Shortly after the reviews the 36th Regiment arrived in Paris, and on the same day Sir William O’Callaghan’s aide-de-camp, his nephew, Captain Colthurst, made his appearance. The general being thus provided, I joined my regiment. We were quartered at Montmartre, the theatre of Marmont’s fidelity. Subsequently we encamped in the Bois de Boulogne; thence we moved into cantonments not far distant from Versailles. A part of the regiment were quartered in the Chateau of the Postmaster-General of France. His history so far as it relates to his attachment to Napoleon, his imprisonment and the mode of his escape aided by a British general officer lately reinstated in rank, is already well known.

Towards the close of December 1815 the regiment was ordered home. We passed through Paris on the day that Marshal Ney was shot; whether our presence there during that melancholy occasion was accidental or designed I cannot say, but it was probably designed. His death was worthy of his former undaunted character, which gained him the title of “Le brave des braves.” Disdaining to have his eyes bandaged he commanded the soldiers appointed for his execution to fire; and shedding bitter tears they obeyed his order, by which France was deprived of the bravest and brightest genius who ever led her armies to victory. On the second restoration of Louis XVIII. a general pardon was granted by proclamation in his name to all French subjects then residing in Paris; but by a strange construction of words it was argued that Ney was not included, although at the time he did reside in Paris, if a soldier be considered as ever residing anywhere.

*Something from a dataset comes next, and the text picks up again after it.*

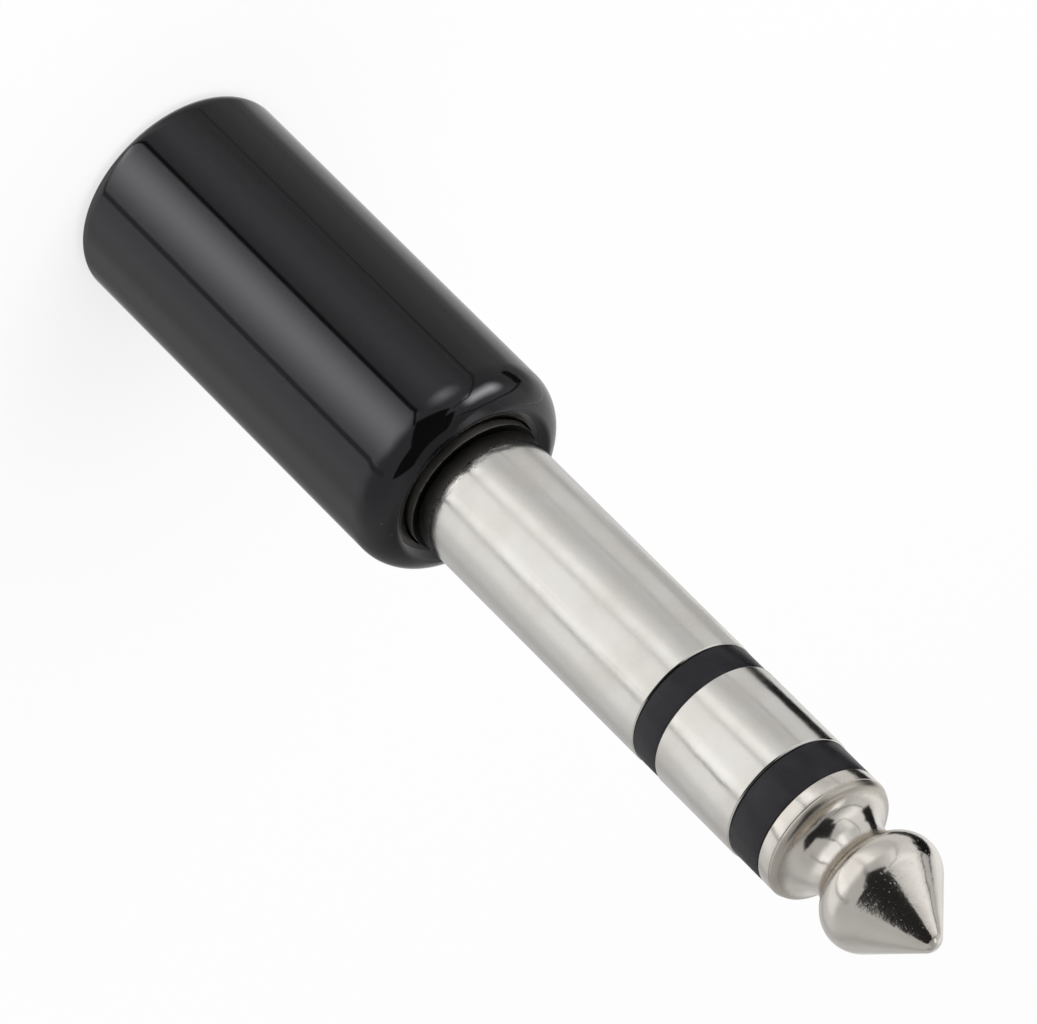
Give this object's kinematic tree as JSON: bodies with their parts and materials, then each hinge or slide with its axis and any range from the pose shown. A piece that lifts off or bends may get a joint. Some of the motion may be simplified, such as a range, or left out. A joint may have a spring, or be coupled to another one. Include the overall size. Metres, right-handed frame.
{
  "type": "audio jack adapter",
  "caption": "Stereo plug adapter: a black moulded barrel with a small jack socket in its end and a large nickel jack plug.",
  "frame": {"origin": "centre of the socket face at the barrel's rear, on the common axis of plug and socket", "axes": "+Z along the common axis, from the socket face to the plug's nose; +X towards the tip spring"},
  "size_m": [0.0104, 0.0104, 0.053],
  "materials": {
    "moulded_black": "glossy black moulding",
    "nickel_sleeve": "bright nickel plate on turned brass",
    "nickel_ring": "bright nickel plate on turned brass",
    "nickel_tip": "bright nickel plate on turned brass",
    "nickel_bush": "bright nickel plate on turned brass",
    "insulator_black": "satin black moulding",
    "tinned_brass": "dull tin plate",
    "fibre": "red fibre",
    "moulded_grey": "dark grey moulding",
    "spring_bronze": "bright rolled bronze",
    "solder": "tinned copper wire and solder"
  },
  "bodies": {
    "root": {"barrel": "moulded_black", "plug_sleeve": "nickel_sleeve", "rear_insulator": "insulator_black", "ring_contact": "nickel_ring", "front_insulator": "insulator_black", "tip_contact": "nickel_tip", "sleeve_terminal": "tinned_brass", "sleeve_washer": "fibre", "ring_terminal": "tinned_brass", "ring_washer": "fibre", "tip_terminal": "tinned_brass", "socket_bush": "nickel_bush", "ground_tag": "tinned_brass", "socket_housing": "moulded_grey", "housing_cap": "moulded_grey", "tip_spring": "spring_bronze", "ring_spring": "spring_bronze", "tip_link": "solder", "ring_link": "solder", "ground_link": "solder"}
  },
  "joints": []
}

[Sidenote: EXECUTION OF MARSHAL NEY.]

Soult, although he fought in the ranks of Napoleon at Waterloo, yet made so noble a defence that the Duc de Richelieu durst not push the prosecution; yet His Grace declared that it would be an abuse of mercy to pardon Ney. He was found guilty of high treason, upon which verdict he was executed. But against whom or what was the treason? Not against France, in whose defence or for whose aggrandisement he fought five hundred battles, and never drew his sword against her. His treason then consisted in his unfortunate choice of allegiance between two individuals: one, the Emperor selected by the French nation and under whose standard all the armies of France were ranged; the other a king indeed but a nominal one, a king who fled his country on the approach of a foreign invader, as Napoleon actually was on coming from the Island of Elba. This king too was opposed by the nation upon whom he was foisted, as he himself gratefully but imprudently proclaimed by declaring that next to God he owed his crown to the Prince Regent of England. This insult to his countrymen was deeply felt all through France, and cannot be more forcibly expressed than by the manner in which the French at the time proclaimed him as “Louis XVIII., King of France and Navarre, by the grace of three hundred thousand foreign bayonets.” As traitor against this king, Ney was executed; but, had he been spared, the monarch’s crown would have been the brighter, and the bravest of the brave have been spared to his country.

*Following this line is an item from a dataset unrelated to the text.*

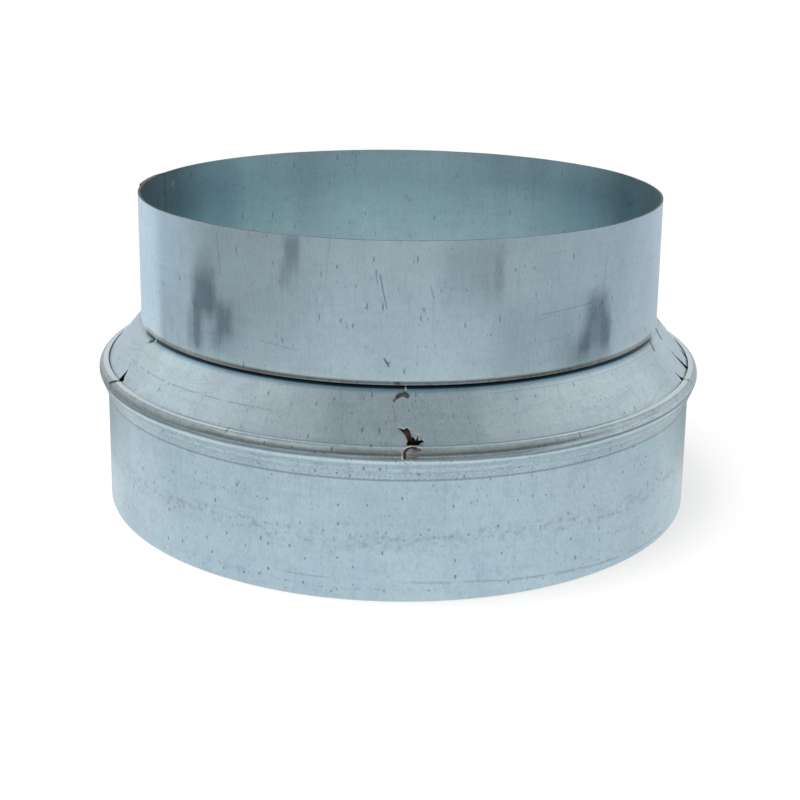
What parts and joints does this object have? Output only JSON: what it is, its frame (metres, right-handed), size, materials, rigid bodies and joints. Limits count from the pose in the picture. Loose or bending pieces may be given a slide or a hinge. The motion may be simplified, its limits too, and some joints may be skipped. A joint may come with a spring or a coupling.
{
  "type": "round duct reducer",
  "caption": "Round duct reducer in galvanised sheet: a large collar with a rolled bead, a cone ring and a small collar, open right through.",
  "frame": {"origin": "centre of the large collar's open end, in the plane of its rim", "axes": "+Z along the duct's axis, from the large end to the small end; the front in the picture faces -Y"},
  "size_m": [0.1844, 0.1844, 0.0925],
  "materials": {
    "galvanised_sheet": "zinc-coated sheet, cold rolled, smooth with faint streaks",
    "galvanised_pressing": "zinc-coated sheet, spun or pressed, slightly duller"
  },
  "bodies": {
    "root": {"large_collar": "galvanised_sheet", "cone_ring": "galvanised_pressing", "small_collar": "galvanised_sheet"}
  },
  "joints": []
}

In our route to Calais the detachment of the regiment to which I belonged passed through the village of Creçy, where we halted for a day. Natural curiosity, not unmixed with national pride, induced some of us to visit the plains glorious to Edward III. and the Black Prince. Our guide pointed out the little tower in which the victorious Edward is stated to have taken post during the battle; it had all the appearance of having been a windmill. The glorious days of the Edwards and Henrys flashed on our imaginations: days when the warlike monarchs led their gallant troops in person and by their heroic example fired them to deeds of glory; days when personal merit was promptly and impartially rewarded. Rewards for gallant deeds of arms did not _then_ depend upon a county election. The chief who witnessed and who consequently could best judge possessed the power to reward without reference to the jarring interests of voters at home.

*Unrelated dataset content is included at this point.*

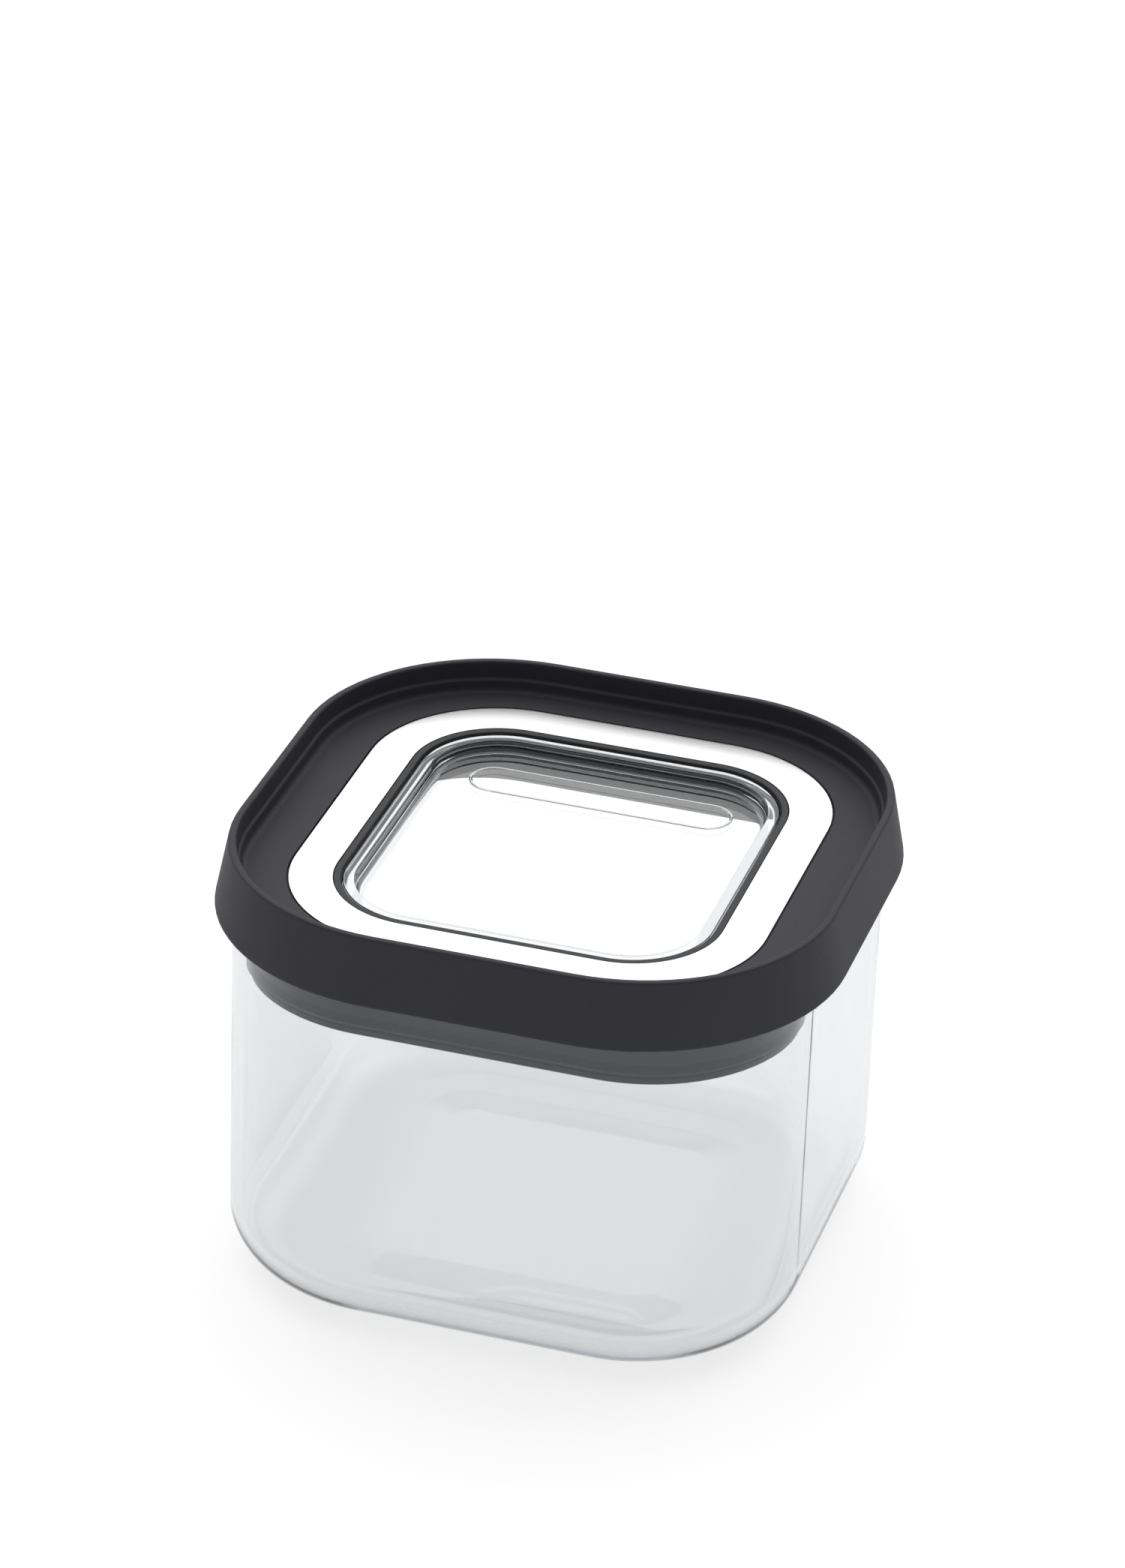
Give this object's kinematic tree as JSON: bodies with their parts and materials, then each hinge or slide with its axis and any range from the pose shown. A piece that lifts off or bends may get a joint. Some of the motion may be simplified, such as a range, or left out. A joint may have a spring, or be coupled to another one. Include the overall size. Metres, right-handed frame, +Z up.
{
  "type": "lidded glass canister",
  "caption": "Square clear glass canister with rounded corners and a push-in charcoal lid that has a sunken tray, a flush steel trim ring, a clear window and a silicone mouth seal.",
  "frame": {"origin": "centre of the base, on the surface that the canister stands on", "axes": "+X across the canister to its right, +Y from its front to its back, +Z up through the lid"},
  "size_m": [0.115, 0.115, 0.0834],
  "materials": {
    "clear_glass": "clear fire-polished borosilicate glass, faint grey-blue in thick edges",
    "charcoal_plastic": "fine satin texture",
    "trim_steel": "fine brushed stainless steel",
    "window_seal_rubber": "matte",
    "clear_plastic": "clear, polished",
    "plug_plastic": "smooth satin",
    "seal_silicone": "soft matte silicone"
  },
  "bodies": {
    "jar": {"glass_jar": "clear_glass"},
    "lid": {"lid_cover": "charcoal_plastic", "steel_trim_ring": "trim_steel", "window_seal": "window_seal_rubber", "lid_window": "clear_plastic", "plug_frame": "plug_plastic", "mouth_seal": "seal_silicone"}
  },
  "joints": [
    {"name": "lid_lift", "type": "slide", "parent": "jar", "child": "lid", "axis": [0, 0, 1], "range_m": [0, 0.05]}
  ]
}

On surveying the extensive plain, our guide pointed out a mound, distant from the windmill about two miles. Here it was, he said, that the French army made their last desperate effort. A small chapel is built on the site, called “La Chapelle des Trois Cents Corps Nobles,” to commemorate the fact that where the chapel stands three hundred nobles of the contending armies fighting fell. On returning to our billets I signified to the man of the house my wish to visit the hallowed spot next morning, as it was then too late in the day. Upon this our good host entertained us with many legendary tales of the chapel, and said amongst other things that the door could never be kept shut. My evident incredulity rather displeasing him, he protested most solemnly that bolts and locks had been repeatedly put on the door to endeavour to keep it shut, but to no purpose: it was always found wide open in the morning; and as to watching it, none could be found sufficiently daring to make the attempt. Notwithstanding the solemn assertions of our good host, I told him that I was determined to proceed to the chapel next morning and shut myself within its mysterious walls. When he had used many arguments to dissuade me from my purpose but found me still determined, he remarked that there was one difficulty in my shutting myself up there, since, in consequence of the fact that the chapel could never be kept closed, it had been without a door for more than a century. Much disappointed, but still perceiving by the solemn manner of my host that his account of the chapel was not intended as a jest, I told him that I should certainly go there next morning and nail a blanket against the doorway, to witness the consequence of closing the chapel; and this foolish act I was determined to carry into execution, but as we received orders that night to continue our march at daybreak next morning, my quixotic enterprise was frustrated. The impossibility of closing the chapel was religiously believed by every inhabitant of the place, not excluding the parish priest.

We embarked at Calais and descended at Ramsgate and Dover, and thence proceeded overland to Portsmouth, which we garrisoned until the year 1817, when we embarked for the Island of Malta.